The Strongest Battlegrounds has a much steeper learning curve. Its combo system, character matchups, and movement techniques require serious practice to master. Dragon Ball Rage is simpler mechanically — you train your stats, unlock transformations, and use straightforward attacks. The challenge in Dragon Ball Rage is time investment, not execution difficulty. TSB demands both time and mechanical precision.

Can you fly in Dragon Ball Rage and The Strongest Battlegrounds?

Dragon Ball Rage features a full flight system that lets you soar freely across the entire map, engage in aerial combat, and explore from above. It is one of the game's most distinctive features. The Strongest Battlegrounds does not have free flight, but certain characters have aerial dashes, uppercuts, and vertical combo extensions that create dynamic mid-air combat moments.

Are Dragon Ball Rage and The Strongest Battlegrounds pay-to-win?

Dragon Ball Rage has pay-to-win elements. Game passes like LSSJ God (200 Robux), SSJ5 (150 Robux), and Limit Breaker (750 Robux) unlock powerful transformations that free players cannot access, providing tangible combat advantages. The Strongest Battlegrounds is not pay-to-win — its game passes focus on cosmetics and convenience, and all competitive content is earnable through gameplay.

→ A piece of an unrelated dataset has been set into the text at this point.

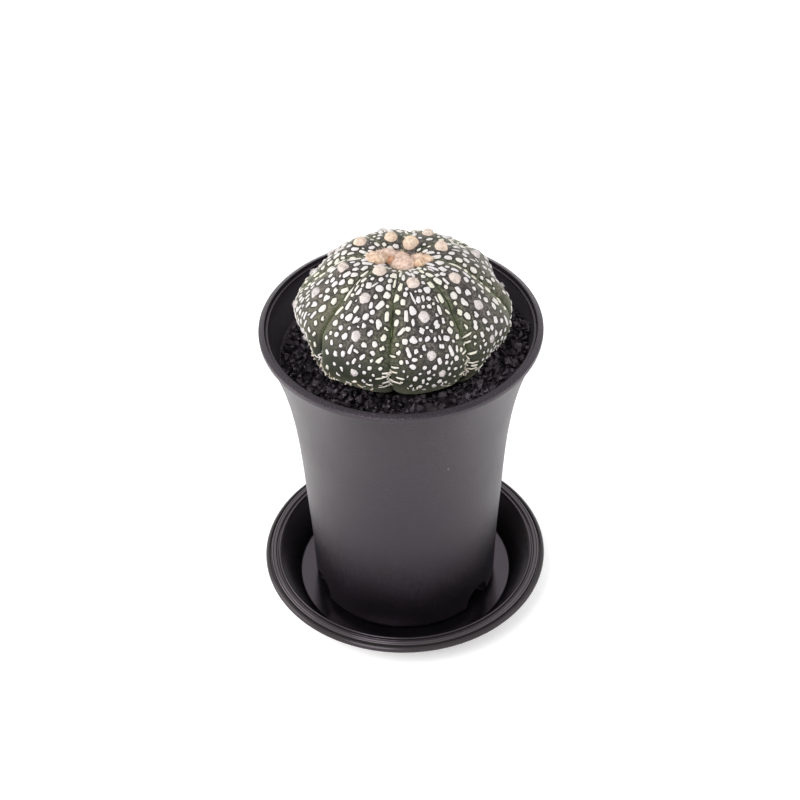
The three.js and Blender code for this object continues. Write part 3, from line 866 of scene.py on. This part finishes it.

Do Dragon Ball Rage and The Strongest Battlegrounds work on mobile?

Both games are playable on the Roblox mobile app for iOS and Android. Dragon Ball Rage plays reasonably well on touchscreens, though flying and combat controls can feel imprecise. The Strongest Battlegrounds is significantly harder on mobile due to the complex combo inputs required for competitive play. For serious TSB sessions, a keyboard or controller setup is strongly recommended.

Which game gets more updates in 2026 — Dragon Ball Rage or The Strongest Battlegrounds?

The Strongest Battlegrounds receives substantially more frequent updates. Nuclear Games regularly introduces new characters, balance patches, seasonal events, and quality-of-life improvements. Dragon Ball Rage by iDracius still receives occasional updates, but the pace has slowed considerably compared to its earlier years. TSB's active development is one of its strongest advantages going into mid-2026.